Saturday afternoons be like…
J-Mart and Osborne
This photo is a great depiction of how Budds Creek shapes up. Jeremy Martin and Zach Osborne are descending Henry Hill into the sweeping right at the bottom. Generally, the fastest line is to blitz down the line that Martin is in, hop across the bump and carry as much speed as possible through the inside of the turn. This is the shortest distance through the section and therefore the ideal line. The difficulty comes in as the bumps become bigger and sharper. Those bumps force riders to slow down, opening an opportunity for the outside line to work. Osborne is on the outside and will be on the outside all the way through the next turn. He is covering much more distance than J-Mart will but he will also be able to carry more speed through the smoother (less used) line.

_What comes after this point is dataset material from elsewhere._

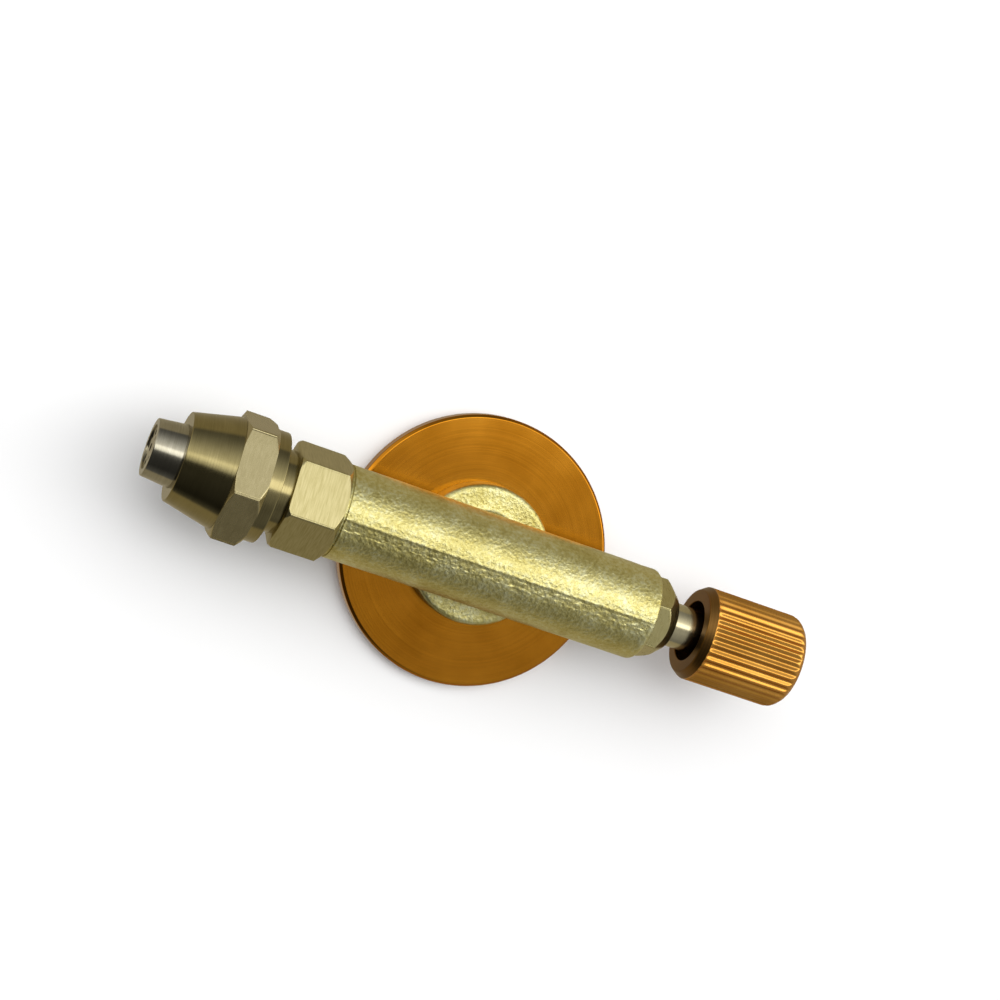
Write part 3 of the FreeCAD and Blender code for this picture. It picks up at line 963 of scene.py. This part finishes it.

Most times, Osborne won’t be able to make a pass in this situation as Martin will control the inside and block any chance. Following Martin guarantees that a pass won’t happen so Osborne is doing the right thing here. Worst case, he applies added pressure to Martin and ends up right on his back wheel.
Another interesting aspect of this downhill is how the lines have evolved. Most of the lines are straight down the hill and were formed in the early morning mud. As the dirt hardens, opportunities arise, though. Notice the line in between Osborne and Martin that is cut diagonally. This line was originally cut in by riders heading to the outside of the turn a la Osborne. At some point, one of the riders saw an opportunity to use that smoother downhill line and then cut across to the inside. This line utilizes the best of both worlds. The line on descent is smoother and allows more speed (because it hasn’t been used as much) and the last second switch puts the rider in the shortest line around the inside. I would bet that this is how Martin approached this downhill on this lap. So many riders lock into one line for the entire moto (I was horrible with this) and never look for the emerging fast line. It’s critical to stay aware during the race and continue to look for faster lines and approaches. Just because a line wasn’t viable that morning doesn’t mean it won’t be the fastest line that afternoon.